* EXERCISE PROMPT *
Identify the lines containing the word "object". Copy each one.

* INFORMATION PROVIDED *
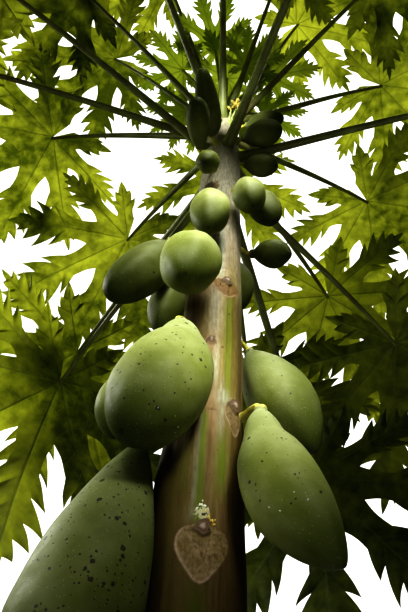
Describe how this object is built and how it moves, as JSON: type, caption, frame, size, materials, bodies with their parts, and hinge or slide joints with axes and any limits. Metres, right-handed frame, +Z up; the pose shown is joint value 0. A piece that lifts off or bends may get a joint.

---

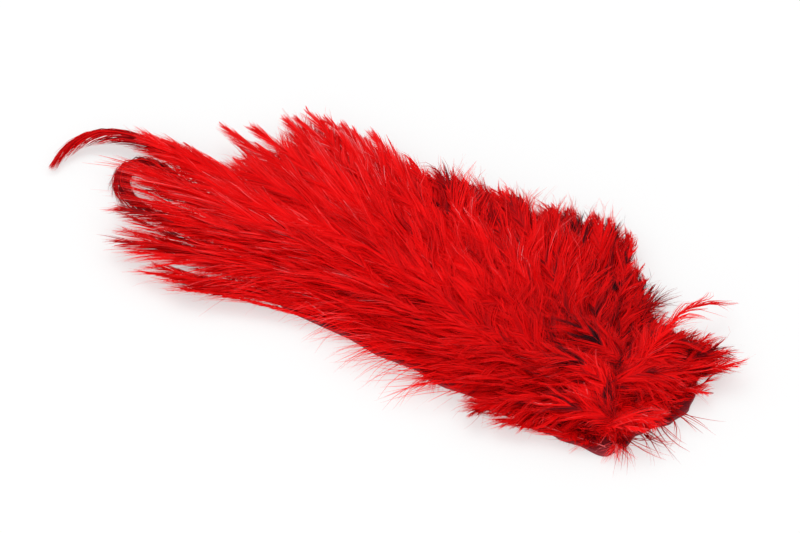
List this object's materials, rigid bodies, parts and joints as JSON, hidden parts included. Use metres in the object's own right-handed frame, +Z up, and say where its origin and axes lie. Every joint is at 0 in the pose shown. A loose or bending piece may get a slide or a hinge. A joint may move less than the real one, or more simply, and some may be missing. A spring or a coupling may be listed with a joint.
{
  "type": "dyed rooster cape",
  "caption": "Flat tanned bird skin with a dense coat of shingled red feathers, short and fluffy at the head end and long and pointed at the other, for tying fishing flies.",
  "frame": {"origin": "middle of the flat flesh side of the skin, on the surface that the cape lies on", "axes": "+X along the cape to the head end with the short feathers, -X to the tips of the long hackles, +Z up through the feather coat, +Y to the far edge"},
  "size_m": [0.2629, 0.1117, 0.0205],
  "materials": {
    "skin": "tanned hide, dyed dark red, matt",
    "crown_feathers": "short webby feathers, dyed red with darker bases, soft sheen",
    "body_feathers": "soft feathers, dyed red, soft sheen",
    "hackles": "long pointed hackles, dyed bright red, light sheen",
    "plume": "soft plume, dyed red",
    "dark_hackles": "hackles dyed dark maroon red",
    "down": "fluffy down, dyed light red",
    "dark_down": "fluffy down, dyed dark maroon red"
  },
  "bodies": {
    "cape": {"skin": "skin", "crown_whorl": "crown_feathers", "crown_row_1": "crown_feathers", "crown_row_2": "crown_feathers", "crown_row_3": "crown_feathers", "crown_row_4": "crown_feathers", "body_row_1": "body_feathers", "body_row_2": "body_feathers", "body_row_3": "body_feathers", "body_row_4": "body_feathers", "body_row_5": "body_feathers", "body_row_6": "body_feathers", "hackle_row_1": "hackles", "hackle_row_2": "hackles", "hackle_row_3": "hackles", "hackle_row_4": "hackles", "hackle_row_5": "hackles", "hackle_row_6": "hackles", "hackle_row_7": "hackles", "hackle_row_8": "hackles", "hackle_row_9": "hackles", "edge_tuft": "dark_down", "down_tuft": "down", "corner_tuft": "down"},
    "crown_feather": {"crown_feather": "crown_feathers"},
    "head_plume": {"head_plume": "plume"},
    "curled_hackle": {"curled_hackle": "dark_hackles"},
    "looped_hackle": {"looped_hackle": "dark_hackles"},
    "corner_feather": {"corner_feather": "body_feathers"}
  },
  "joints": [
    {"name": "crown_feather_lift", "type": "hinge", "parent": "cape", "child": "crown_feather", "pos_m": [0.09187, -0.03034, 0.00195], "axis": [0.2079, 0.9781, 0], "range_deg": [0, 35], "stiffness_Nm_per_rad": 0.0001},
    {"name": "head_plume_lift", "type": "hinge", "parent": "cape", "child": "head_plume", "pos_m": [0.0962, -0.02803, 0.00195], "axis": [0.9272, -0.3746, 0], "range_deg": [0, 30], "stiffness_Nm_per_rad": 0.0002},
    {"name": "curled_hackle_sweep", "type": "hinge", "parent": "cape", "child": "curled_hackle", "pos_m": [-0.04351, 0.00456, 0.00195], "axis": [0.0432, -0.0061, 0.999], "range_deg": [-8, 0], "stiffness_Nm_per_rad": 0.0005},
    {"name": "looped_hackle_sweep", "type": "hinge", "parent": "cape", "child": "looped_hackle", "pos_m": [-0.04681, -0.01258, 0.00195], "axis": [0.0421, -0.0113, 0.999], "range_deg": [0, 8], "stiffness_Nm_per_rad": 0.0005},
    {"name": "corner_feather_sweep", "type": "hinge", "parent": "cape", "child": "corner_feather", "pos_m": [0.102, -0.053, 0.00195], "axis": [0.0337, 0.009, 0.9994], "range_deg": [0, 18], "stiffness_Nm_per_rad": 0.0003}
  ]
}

* * *

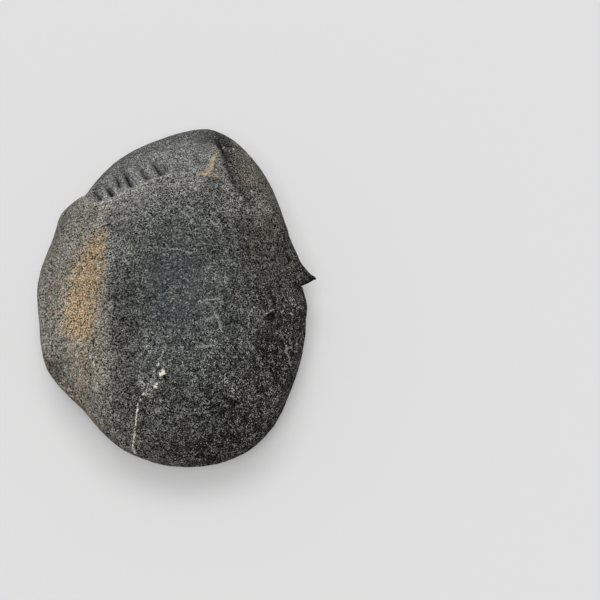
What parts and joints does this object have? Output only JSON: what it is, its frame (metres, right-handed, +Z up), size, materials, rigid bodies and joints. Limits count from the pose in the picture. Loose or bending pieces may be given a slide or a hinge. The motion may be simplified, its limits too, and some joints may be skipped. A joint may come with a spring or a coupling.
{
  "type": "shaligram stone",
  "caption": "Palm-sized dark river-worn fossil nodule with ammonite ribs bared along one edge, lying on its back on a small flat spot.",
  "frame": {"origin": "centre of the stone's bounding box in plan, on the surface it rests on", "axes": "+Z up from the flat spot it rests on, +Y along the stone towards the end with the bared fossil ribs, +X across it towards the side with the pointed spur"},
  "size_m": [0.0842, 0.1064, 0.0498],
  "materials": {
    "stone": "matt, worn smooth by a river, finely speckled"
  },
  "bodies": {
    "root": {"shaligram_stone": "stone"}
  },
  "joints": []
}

* ANSWER *
Describe how this object is built and how it moves, as JSON: type, caption, frame, size, materials, bodies with their parts, and hinge or slide joints with axes and any limits. Metres, right-handed frame, +Z up; the pose shown is joint value 0. A piece that lifts off or bends may get a joint.
List this object's materials, rigid bodies, parts and joints as JSON, hidden parts included. Use metres in the object's own right-handed frame, +Z up, and say where its origin and axes lie. Every joint is at 0 in the pose shown. A loose or bending piece may get a slide or a hinge. A joint may move less than the real one, or more simply, and some may be missing. A spring or a coupling may be listed with a joint.
What parts and joints does this object have? Output only JSON: what it is, its frame (metres, right-handed, +Z up), size, materials, rigid bodies and joints. Limits count from the pose in the picture. Loose or bending pieces may be given a slide or a hinge. The motion may be simplified, its limits too, and some joints may be skipped. A joint may come with a spring or a coupling.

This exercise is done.